The Census Bureau’s Shocking Poverty Stats

From Mother Jones:

A record number of Americans are living below the poverty line.

Ready for the worse news?

By Stephanie Mencimer

Wed Sep. 14, 2011 3:05 AM PDT

It’s no secret that the economy is in rough shape—but the latest poverty figures released by the Census Bureau on Tuesday are nonetheless shocking. The overall poverty rate has reached a record high and the number of people living in deep poverty—that is, below 50 percent of the poverty level, or $11,000 for a family of four—is the highest its been since 1975. Experts are predicting that things are only going to get worse in the years to come. (Scroll down to see the data.)

Some more lowlights: Median income has sunk lower than it was almost 15 years ago. The number of people living without health insurance is up slightly. The number of kids under the age of six living in extreme poverty is up to nearly 12 percent. The recession has been especially hard on women and people of color. The extreme poverty rate for women is more than 6 percent, the highest recorded in 22 years, and the poverty rate for black women is up a percentage point from 2009, to more than 25 percent.
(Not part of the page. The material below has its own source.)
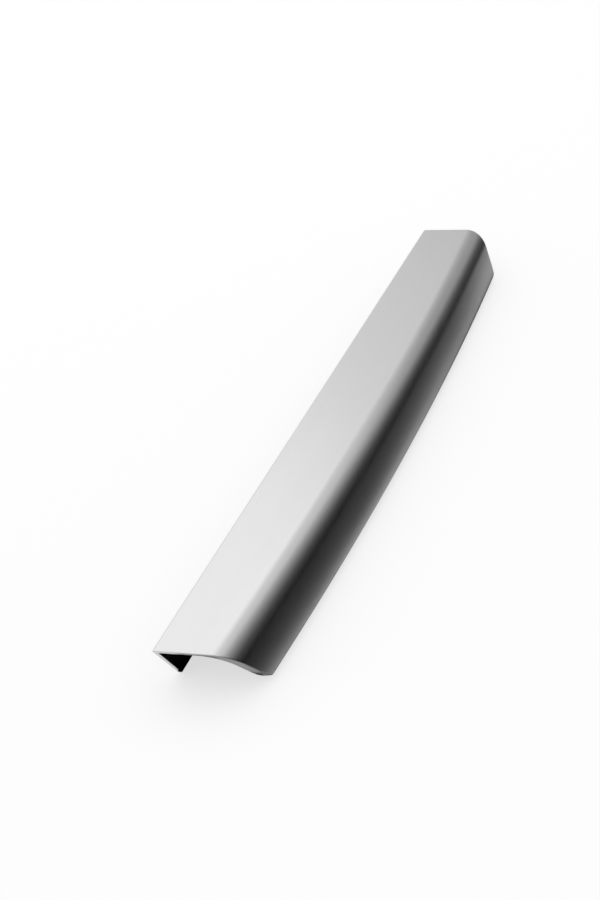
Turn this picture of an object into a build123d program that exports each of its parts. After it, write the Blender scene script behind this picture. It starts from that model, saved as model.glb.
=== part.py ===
from build123d import *
import math
import os

# Edge pull for a door or drawer front, one piece of metal, in millimetres.
# +X runs along the length, -Y is the front with the lip, +Z is up.
# The origin is at the middle of the part's box, on the level it lies on.

# Driving dimensions of the whole piece
length = 350.0              # along the top face, end to end
depth = 41.4                # back face to the lip's furthest point, at mid-length
bow = 5.3                   # how much further the lip stands out at mid-length than at the ends
end_slant = 36.8            # lean of both end cuts from upright, the top being the longest

# Top plate and the flange that sits behind the door
wall = 1.8                  # thickness of the plate and the flange
flange_drop = 20.2          # top face to the flange's lower edge
back_corner_radius = 0.8    # outside of the corner between plate and flange
inner_corner_radius = 0.5   # inside of the same corner
flange_edge_radius = 0.3    # both lower edges of the flange

# Lip, which is thicker than the plate
lip_drop = 19.4             # top face to the lip's lowest point
lip_angle = 67.2            # slope of the lip below level
lip_thickness = 4.8
lip_edge_radius = 1.2       # the two long edges along the bottom of the lip
bend_radius = 11.0          # outer bend between plate and lip
throat_radius = 11.5        # inner bend between plate and lip
lip_corner_radius = 21.0    # curve of both ends towards the lip's lower corners
lip_corner_sink = 4.1       # how far below the lip that curve would run level

# Screw holes in the flange, sunk from behind
hole_spacing = 288.0
hole_count = 2
hole_diameter = 4.2
sink_diameter = 7.0
sink_angle = 90.0
hole_drop = 11.0            # top face to the hole centres

# Room around the working shapes
join_margin = 2.0           # flat plate left beyond both ends of the lap of strip and lip
cut_margin = 10.0           # how far swept and cutting shapes run past the part

height = max(flange_drop, lip_drop)
slant = math.tan(math.radians(end_slant))
lip_sine = math.sin(math.radians(lip_angle))
lip_cosine = math.cos(math.radians(lip_angle))

# The lip follows an arc through its mid-length point and both ends.
bow_radius = ((length / 2) ** 2 + bow**2) / (2 * bow)
bow_axis = Axis((0, bow_radius - depth / 2, 0), (0, 0, 1))
sweep_angle = 2 * math.degrees(math.asin((length / 2 + cut_margin) / bow_radius))

# Cross-section at mid-length: x runs forward from the back face, y up from the top face.
section_plane = Plane(origin=(0, depth / 2, height), x_dir=(0, -1, 0), z_dir=(-1, 0, 0))

# The lip hangs from a point in the middle of its thickness, half a thickness above its tip.
half_lip = lip_thickness / 2
lip_flat = half_lip - lip_edge_radius
nose_reach = lip_edge_radius + lip_flat * (lip_sine + lip_cosine)
nose_x = depth - nose_reach
nose_y = nose_reach - lip_drop
nose_offset = lip_sine * nose_x + lip_cosine * nose_y


def lip_line(offset, y):
    """Forward distance, at height y, of the line that lies offset in front of the lip's middle."""
    return (nose_offset + offset - lip_cosine * y) / lip_sine


def lip_point(offset, reach):
    """Point that lies offset in front of the lip's middle and reach beyond the nose point."""
    return (
        nose_x + offset * lip_sine + reach * lip_cosine,
        nose_y + offset * lip_cosine - reach * lip_sine,
    )


# Where the underside stops being flat, measured at the ends of the part
throat_tangent = throat_radius * math.tan(math.radians(lip_angle / 2))
flat_end = lip_line(-half_lip, -wall) - throat_tangent - bow


def angle_strip():
    """Flange and the back of the top plate, straight along the whole length."""
    front = flat_end - join_margin
    with BuildPart() as strip:
        with BuildSketch(section_plane):
            with BuildLine():
                outline = FilletPolyline(
                    (front, 0),
                    (0, 0),
                    (0, -flange_drop),
                    (wall, -flange_drop),
                    (wall, -wall),
                    (front, -wall),
                    radius=[
                        back_corner_radius,
                        flange_edge_radius,
                        flange_edge_radius,
                        inner_corner_radius,
                    ],
                )
                Line(outline @ 1, outline @ 0)
            make_face()
        extrude(amount=length / 2, both=True)
    return strip.part


def bowed_lip():
    """Front of the top plate with its bend and lip, swung about the far axis of the bow."""
    back = wall + bow + join_margin
    with BuildSketch(section_plane) as section:
        with BuildLine():
            outline = FilletPolyline(
                (back, 0),
                (lip_line(half_lip, 0), 0),
                lip_point(half_lip, half_lip),
                lip_point(-half_lip, half_lip),
                (lip_line(-half_lip, -wall), -wall),
                (back, -wall),
                radius=[bend_radius, lip_edge_radius, lip_edge_radius, throat_radius],
            )
            Line(outline @ 1, outline @ 0)
        make_face()
    start = section.sketch.rotate(bow_axis, -sweep_angle / 2)
    return revolve(start, bow_axis, sweep_angle)


def end_envelope():
    """Space that holds the part: slanted at both ends, with the lip's lower corners rounded."""
    floor_reach = half_lip + lip_corner_sink
    front = lip_point(half_lip + cut_margin, floor_reach)
    back = lip_point(-(nose_x + cut_margin) / lip_sine, floor_reach)
    with BuildSketch(section_plane) as section:
        Polygon(front, (front[0], cut_margin), (back[0], cut_margin), back, align=None)
    start = section.sketch.rotate(bow_axis, -sweep_angle / 2)
    room = revolve(start, bow_axis, sweep_angle)

    top = length / 2 + cut_margin * slant
    bottom = length / 2 + back[1] * slant
    with BuildSketch(Plane.XZ) as ends:
        Polygon(
            (-top, height + cut_margin),
            (top, height + cut_margin),
            (bottom, height + back[1]),
            (-bottom, height + back[1]),
            align=None,
        )
    room &= extrude(ends.sketch, amount=depth + cut_margin, both=True)
    return fillet(room.edges().filter_by(GeomType.HYPERBOLA), lip_corner_radius)


def screw_holes():
    """Countersunk holes along the flange, with the heads at the back face."""
    back_face = Plane(origin=(0, depth / 2, height - hole_drop), x_dir=(1, 0, 0), z_dir=(0, 1, 0))
    hole = CounterSinkHole(hole_diameter / 2, sink_diameter / 2, 2 * wall, sink_angle)
    return [back_face * place * hole for place in GridLocations(hole_spacing, 0, hole_count, 1)]


def edge_pull():
    """The whole part as one solid."""
    body = (angle_strip() + bowed_lip()) & end_envelope()
    for hole in screw_holes():
        body -= hole
    return body


os.makedirs("parts", exist_ok=True)
export_step(edge_pull(), "parts/edge_pull.step")
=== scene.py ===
import math

import bmesh
import bpy
from mathutils import Matrix, Vector

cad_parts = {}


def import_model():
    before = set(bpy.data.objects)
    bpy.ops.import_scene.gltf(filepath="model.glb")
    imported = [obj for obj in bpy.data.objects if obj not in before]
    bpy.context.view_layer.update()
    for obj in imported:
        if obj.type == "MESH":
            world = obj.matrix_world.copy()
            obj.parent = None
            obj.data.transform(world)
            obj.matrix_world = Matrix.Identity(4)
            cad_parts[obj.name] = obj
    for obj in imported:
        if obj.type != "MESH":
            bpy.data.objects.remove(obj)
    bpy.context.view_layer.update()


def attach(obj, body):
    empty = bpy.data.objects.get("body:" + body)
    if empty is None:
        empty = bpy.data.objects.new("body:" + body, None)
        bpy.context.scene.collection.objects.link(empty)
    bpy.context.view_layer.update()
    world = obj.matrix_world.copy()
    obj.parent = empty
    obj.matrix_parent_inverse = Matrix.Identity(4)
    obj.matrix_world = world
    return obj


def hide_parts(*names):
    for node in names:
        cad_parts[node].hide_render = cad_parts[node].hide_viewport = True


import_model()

MM = 0.001

# Sizes of the part in millimetres, the same as in its solid
LENGTH = 350.0
DEPTH = 41.4
BOW = 5.3
END_SLANT = math.radians(36.8)
WALL = 1.8
FLANGE_DROP = 20.2
BACK_CORNER_RADIUS = 0.8
INNER_CORNER_RADIUS = 0.5
FLANGE_EDGE_RADIUS = 0.3
LIP_DROP = 19.4
LIP_ANGLE = math.radians(67.2)
LIP_THICKNESS = 4.8
LIP_EDGE_RADIUS = 1.2
BEND_RADIUS = 11.0
THROAT_RADIUS = 11.5
LIP_CORNER_RADIUS = 21.0
LIP_CORNER_SINK = 4.1
HOLE_SPACING = 288.0
HOLE_RADIUS = 2.1
SINK_RADIUS = 3.5
HOLE_DROP = 11.0

# Broken edges left by sanding, the cut edges less so at the thin flange
CUT_EDGE = 0.4
CUT_EDGE_SEGMENTS = 4
FLANGE_CUT_SHARE = 0.55
HOLE_EDGE = 0.12

HEIGHT = max(FLANGE_DROP, LIP_DROP)
SINE = math.sin(LIP_ANGLE)
COSINE = math.cos(LIP_ANGLE)
HALF_LIP = LIP_THICKNESS / 2
NOSE_REACH = LIP_EDGE_RADIUS + (HALF_LIP - LIP_EDGE_RADIUS) * (SINE + COSINE)
NOSE = (DEPTH - NOSE_REACH, NOSE_REACH - LIP_DROP)
NOSE_OFFSET = SINE * NOSE[0] + COSINE * NOSE[1]
BOW_RADIUS = ((LENGTH / 2) ** 2 + BOW**2) / (2 * BOW)

# How finely the surface is divided: along the part, through its thickness, round the holes,
# on the section's rounded corners, and on the straight runs between them
LENGTH_STEPS = 96
ACROSS_STEPS = 3
HOLE_SIDES = 48
ARC_STEPS = (4, 6, 32, 10)
RUN_STEPS = (8, 10, 6)

# How often the search for the end of a line along the part halves its range
HALVINGS = 50

# How far the hole cutter stands out beyond both faces of the flange
CUTTER_MARGIN = 1.0

# Edges that turn by more than this stay sharp
SHARP_ANGLE = math.radians(40)


def add_object(name, data):
    """Object of the given mesh, lamp or camera, put into the scene."""
    made = bpy.data.objects.new(name, data)
    bpy.context.scene.collection.objects.link(made)
    return made


def mesh_from(bm, name):
    """Mesh of the given name made from bm, which is used up."""
    mesh = bpy.data.meshes.new(name)
    bm.to_mesh(mesh)
    bm.free()
    return mesh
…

Ron Haskins, a senior fellow at the Brookings Institution, had this grim assessment of the new data: “The main message of today’s…income and poverty numbers from the Census Bureau is that, if we don’t like the way things are now, we better get used to it.”

Brookings scholar Isabell Sawhill, who crunched the numbers, estimates that by 2014, the “Great Recession” will have added an additional 10 million people to the ranks of the poor, six million of them children

The takeaway for liberals, of course, is that the country is in dire need of more economic stimulus, regardless of the debt situation.

“These numbers confirm what millions of Americans have long felt,” said Wade Henderson, president and CEO of The Leadership Conference on Civil and Human Rights in a statement. He added, “We cannot expect these trends to reverse themselves; concerted action is needed to create jobs and invest in vulnerable families if we are to ensure shared prosperity and opportunity for all.”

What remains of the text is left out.